TASK DETAILS » Give the data below again, word for word.

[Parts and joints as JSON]
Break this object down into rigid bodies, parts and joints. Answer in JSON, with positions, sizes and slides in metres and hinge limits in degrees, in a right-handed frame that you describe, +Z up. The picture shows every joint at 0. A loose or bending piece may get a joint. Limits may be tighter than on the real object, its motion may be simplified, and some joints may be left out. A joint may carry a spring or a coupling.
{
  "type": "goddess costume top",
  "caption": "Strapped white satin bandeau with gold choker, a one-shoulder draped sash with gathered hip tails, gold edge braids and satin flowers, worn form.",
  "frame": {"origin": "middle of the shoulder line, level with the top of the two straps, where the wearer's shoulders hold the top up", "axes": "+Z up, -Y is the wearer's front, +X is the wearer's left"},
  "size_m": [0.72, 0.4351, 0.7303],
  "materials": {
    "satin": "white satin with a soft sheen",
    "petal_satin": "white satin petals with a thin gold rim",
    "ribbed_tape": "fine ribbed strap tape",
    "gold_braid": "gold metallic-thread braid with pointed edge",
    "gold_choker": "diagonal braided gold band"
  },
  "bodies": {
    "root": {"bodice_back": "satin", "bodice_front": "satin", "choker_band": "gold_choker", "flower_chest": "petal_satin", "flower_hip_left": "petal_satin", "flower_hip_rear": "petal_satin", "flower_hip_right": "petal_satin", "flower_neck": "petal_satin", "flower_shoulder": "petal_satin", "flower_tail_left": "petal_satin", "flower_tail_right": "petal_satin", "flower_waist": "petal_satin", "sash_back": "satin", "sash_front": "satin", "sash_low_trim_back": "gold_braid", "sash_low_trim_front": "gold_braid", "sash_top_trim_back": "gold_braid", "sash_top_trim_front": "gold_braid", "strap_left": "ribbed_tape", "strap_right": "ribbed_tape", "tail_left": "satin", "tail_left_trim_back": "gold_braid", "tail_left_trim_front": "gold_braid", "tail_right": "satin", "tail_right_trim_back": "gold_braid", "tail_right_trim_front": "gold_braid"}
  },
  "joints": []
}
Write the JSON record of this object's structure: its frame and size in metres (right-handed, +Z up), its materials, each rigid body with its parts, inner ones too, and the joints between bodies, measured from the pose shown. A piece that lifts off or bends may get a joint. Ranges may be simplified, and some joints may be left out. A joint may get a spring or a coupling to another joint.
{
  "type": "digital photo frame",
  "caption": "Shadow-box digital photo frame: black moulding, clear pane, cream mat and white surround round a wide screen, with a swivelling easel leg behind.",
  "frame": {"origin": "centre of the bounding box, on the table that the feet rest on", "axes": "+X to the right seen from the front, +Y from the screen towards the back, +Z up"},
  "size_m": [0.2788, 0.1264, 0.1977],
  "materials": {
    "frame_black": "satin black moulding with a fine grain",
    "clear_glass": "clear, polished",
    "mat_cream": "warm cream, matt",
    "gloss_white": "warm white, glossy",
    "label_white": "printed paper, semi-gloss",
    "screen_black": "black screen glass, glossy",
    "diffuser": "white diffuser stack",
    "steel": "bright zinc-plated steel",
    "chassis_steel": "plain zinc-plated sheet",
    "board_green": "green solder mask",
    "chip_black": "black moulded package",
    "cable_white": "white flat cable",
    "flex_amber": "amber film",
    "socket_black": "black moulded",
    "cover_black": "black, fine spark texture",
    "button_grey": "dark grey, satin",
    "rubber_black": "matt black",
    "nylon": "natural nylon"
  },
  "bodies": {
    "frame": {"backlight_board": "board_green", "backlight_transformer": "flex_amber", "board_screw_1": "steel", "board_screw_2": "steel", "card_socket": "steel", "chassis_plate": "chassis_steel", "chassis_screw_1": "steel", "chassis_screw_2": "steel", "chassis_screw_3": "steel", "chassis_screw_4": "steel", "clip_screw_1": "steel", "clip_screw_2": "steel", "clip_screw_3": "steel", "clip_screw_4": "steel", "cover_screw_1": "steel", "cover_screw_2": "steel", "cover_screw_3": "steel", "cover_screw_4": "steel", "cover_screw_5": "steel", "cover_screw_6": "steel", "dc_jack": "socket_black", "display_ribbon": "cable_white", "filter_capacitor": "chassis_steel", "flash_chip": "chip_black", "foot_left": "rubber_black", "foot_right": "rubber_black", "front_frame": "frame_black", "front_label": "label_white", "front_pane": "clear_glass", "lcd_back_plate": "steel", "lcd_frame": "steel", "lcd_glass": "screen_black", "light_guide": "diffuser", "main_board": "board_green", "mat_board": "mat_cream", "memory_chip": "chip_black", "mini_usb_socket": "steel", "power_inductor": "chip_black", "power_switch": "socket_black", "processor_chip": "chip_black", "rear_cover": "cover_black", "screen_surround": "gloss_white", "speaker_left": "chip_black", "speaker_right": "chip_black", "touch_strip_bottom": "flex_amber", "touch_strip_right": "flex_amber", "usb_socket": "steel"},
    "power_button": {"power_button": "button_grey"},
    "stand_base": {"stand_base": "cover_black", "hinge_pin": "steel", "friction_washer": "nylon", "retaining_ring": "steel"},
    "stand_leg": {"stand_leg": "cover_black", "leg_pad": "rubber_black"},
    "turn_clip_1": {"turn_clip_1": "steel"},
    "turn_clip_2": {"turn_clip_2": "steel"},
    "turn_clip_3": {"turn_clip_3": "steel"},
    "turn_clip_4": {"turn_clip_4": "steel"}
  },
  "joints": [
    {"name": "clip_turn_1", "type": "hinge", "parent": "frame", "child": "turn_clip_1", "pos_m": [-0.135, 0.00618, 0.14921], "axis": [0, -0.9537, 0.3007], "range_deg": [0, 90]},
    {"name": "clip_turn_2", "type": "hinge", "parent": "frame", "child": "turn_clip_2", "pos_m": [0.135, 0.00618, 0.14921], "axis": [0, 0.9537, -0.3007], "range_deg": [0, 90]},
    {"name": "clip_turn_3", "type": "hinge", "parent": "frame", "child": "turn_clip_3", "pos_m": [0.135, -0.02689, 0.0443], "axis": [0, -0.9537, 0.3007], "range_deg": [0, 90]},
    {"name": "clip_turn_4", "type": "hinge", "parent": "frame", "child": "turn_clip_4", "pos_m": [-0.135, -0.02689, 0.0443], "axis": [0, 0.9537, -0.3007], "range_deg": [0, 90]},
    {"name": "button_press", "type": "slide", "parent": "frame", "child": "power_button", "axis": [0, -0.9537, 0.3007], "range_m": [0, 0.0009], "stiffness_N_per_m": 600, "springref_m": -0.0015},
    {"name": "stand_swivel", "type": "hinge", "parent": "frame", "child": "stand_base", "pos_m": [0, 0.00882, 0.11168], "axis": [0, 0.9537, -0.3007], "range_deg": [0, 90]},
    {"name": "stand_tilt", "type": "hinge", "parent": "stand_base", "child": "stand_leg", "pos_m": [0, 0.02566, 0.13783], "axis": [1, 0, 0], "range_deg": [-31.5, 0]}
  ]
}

WRITTEN REPLY »
Break this object down into rigid bodies, parts and joints. Answer in JSON, with positions, sizes and slides in metres and hinge limits in degrees, in a right-handed frame that you describe, +Z up. The picture shows every joint at 0. A loose or bending piece may get a joint. Limits may be tighter than on the real object, its motion may be simplified, and some joints may be left out. A joint may carry a spring or a coupling.
{
  "type": "goddess costume top",
  "caption": "Strapped white satin bandeau with gold choker, a one-shoulder draped sash with gathered hip tails, gold edge braids and satin flowers, worn form.",
  "frame": {"origin": "middle of the shoulder line, level with the top of the two straps, where the wearer's shoulders hold the top up", "axes": "+Z up, -Y is the wearer's front, +X is the wearer's left"},
  "size_m": [0.72, 0.4351, 0.7303],
  "materials": {
    "satin": "white satin with a soft sheen",
    "petal_satin": "white satin petals with a thin gold rim",
    "ribbed_tape": "fine ribbed strap tape",
    "gold_braid": "gold metallic-thread braid with pointed edge",
    "gold_choker": "diagonal braided gold band"
  },
  "bodies": {
    "root": {"bodice_back": "satin", "bodice_front": "satin", "choker_band": "gold_choker", "flower_chest": "petal_satin", "flower_hip_left": "petal_satin", "flower_hip_rear": "petal_satin", "flower_hip_right": "petal_satin", "flower_neck": "petal_satin", "flower_shoulder": "petal_satin", "flower_tail_left": "petal_satin", "flower_tail_right": "petal_satin", "flower_waist": "petal_satin", "sash_back": "satin", "sash_front": "satin", "sash_low_trim_back": "gold_braid", "sash_low_trim_front": "gold_braid", "sash_top_trim_back": "gold_braid", "sash_top_trim_front": "gold_braid", "strap_left": "ribbed_tape", "strap_right": "ribbed_tape", "tail_left": "satin", "tail_left_trim_back": "gold_braid", "tail_left_trim_front": "gold_braid", "tail_right": "satin", "tail_right_trim_back": "gold_braid", "tail_right_trim_front": "gold_braid"}
  },
  "joints": []
}
Write the JSON record of this object's structure: its frame and size in metres (right-handed, +Z up), its materials, each rigid body with its parts, inner ones too, and the joints between bodies, measured from the pose shown. A piece that lifts off or bends may get a joint. Ranges may be simplified, and some joints may be left out. A joint may get a spring or a coupling to another joint.
{
  "type": "digital photo frame",
  "caption": "Shadow-box digital photo frame: black moulding, clear pane, cream mat and white surround round a wide screen, with a swivelling easel leg behind.",
  "frame": {"origin": "centre of the bounding box, on the table that the feet rest on", "axes": "+X to the right seen from the front, +Y from the screen towards the back, +Z up"},
  "size_m": [0.2788, 0.1264, 0.1977],
  "materials": {
    "frame_black": "satin black moulding with a fine grain",
    "clear_glass": "clear, polished",
    "mat_cream": "warm cream, matt",
    "gloss_white": "warm white, glossy",
    "label_white": "printed paper, semi-gloss",
    "screen_black": "black screen glass, glossy",
    "diffuser": "white diffuser stack",
    "steel": "bright zinc-plated steel",
    "chassis_steel": "plain zinc-plated sheet",
    "board_green": "green solder mask",
    "chip_black": "black moulded package",
    "cable_white": "white flat cable",
    "flex_amber": "amber film",
    "socket_black": "black moulded",
    "cover_black": "black, fine spark texture",
    "button_grey": "dark grey, satin",
    "rubber_black": "matt black",
    "nylon": "natural nylon"
  },
  "bodies": {
    "frame": {"backlight_board": "board_green", "backlight_transformer": "flex_amber", "board_screw_1": "steel", "board_screw_2": "steel", "card_socket": "steel", "chassis_plate": "chassis_steel", "chassis_screw_1": "steel", "chassis_screw_2": "steel", "chassis_screw_3": "steel", "chassis_screw_4": "steel", "clip_screw_1": "steel", "clip_screw_2": "steel", "clip_screw_3": "steel", "clip_screw_4": "steel", "cover_screw_1": "steel", "cover_screw_2": "steel", "cover_screw_3": "steel", "cover_screw_4": "steel", "cover_screw_5": "steel", "cover_screw_6": "steel", "dc_jack": "socket_black", "display_ribbon": "cable_white", "filter_capacitor": "chassis_steel", "flash_chip": "chip_black", "foot_left": "rubber_black", "foot_right": "rubber_black", "front_frame": "frame_black", "front_label": "label_white", "front_pane": "clear_glass", "lcd_back_plate": "steel", "lcd_frame": "steel", "lcd_glass": "screen_black", "light_guide": "diffuser", "main_board": "board_green", "mat_board": "mat_cream", "memory_chip": "chip_black", "mini_usb_socket": "steel", "power_inductor": "chip_black", "power_switch": "socket_black", "processor_chip": "chip_black", "rear_cover": "cover_black", "screen_surround": "gloss_white", "speaker_left": "chip_black", "speaker_right": "chip_black", "touch_strip_bottom": "flex_amber", "touch_strip_right": "flex_amber", "usb_socket": "steel"},
    "power_button": {"power_button": "button_grey"},
    "stand_base": {"stand_base": "cover_black", "hinge_pin": "steel", "friction_washer": "nylon", "retaining_ring": "steel"},
    "stand_leg": {"stand_leg": "cover_black", "leg_pad": "rubber_black"},
    "turn_clip_1": {"turn_clip_1": "steel"},
    "turn_clip_2": {"turn_clip_2": "steel"},
    "turn_clip_3": {"turn_clip_3": "steel"},
    "turn_clip_4": {"turn_clip_4": "steel"}
  },
  "joints": [
    {"name": "clip_turn_1", "type": "hinge", "parent": "frame", "child": "turn_clip_1", "pos_m": [-0.135, 0.00618, 0.14921], "axis": [0, -0.9537, 0.3007], "range_deg": [0, 90]},
    {"name": "clip_turn_2", "type": "hinge", "parent": "frame", "child": "turn_clip_2", "pos_m": [0.135, 0.00618, 0.14921], "axis": [0, 0.9537, -0.3007], "range_deg": [0, 90]},
    {"name": "clip_turn_3", "type": "hinge", "parent": "frame", "child": "turn_clip_3", "pos_m": [0.135, -0.02689, 0.0443], "axis": [0, -0.9537, 0.3007], "range_deg": [0, 90]},
    {"name": "clip_turn_4", "type": "hinge", "parent": "frame", "child": "turn_clip_4", "pos_m": [-0.135, -0.02689, 0.0443], "axis": [0, 0.9537, -0.3007], "range_deg": [0, 90]},
    {"name": "button_press", "type": "slide", "parent": "frame", "child": "power_button", "axis": [0, -0.9537, 0.3007], "range_m": [0, 0.0009], "stiffness_N_per_m": 600, "springref_m": -0.0015},
    {"name": "stand_swivel", "type": "hinge", "parent": "frame", "child": "stand_base", "pos_m": [0, 0.00882, 0.11168], "axis": [0, 0.9537, -0.3007], "range_deg": [0, 90]},
    {"name": "stand_tilt", "type": "hinge", "parent": "stand_base", "child": "stand_leg", "pos_m": [0, 0.02566, 0.13783], "axis": [1, 0, 0], "range_deg": [-31.5, 0]}
  ]
}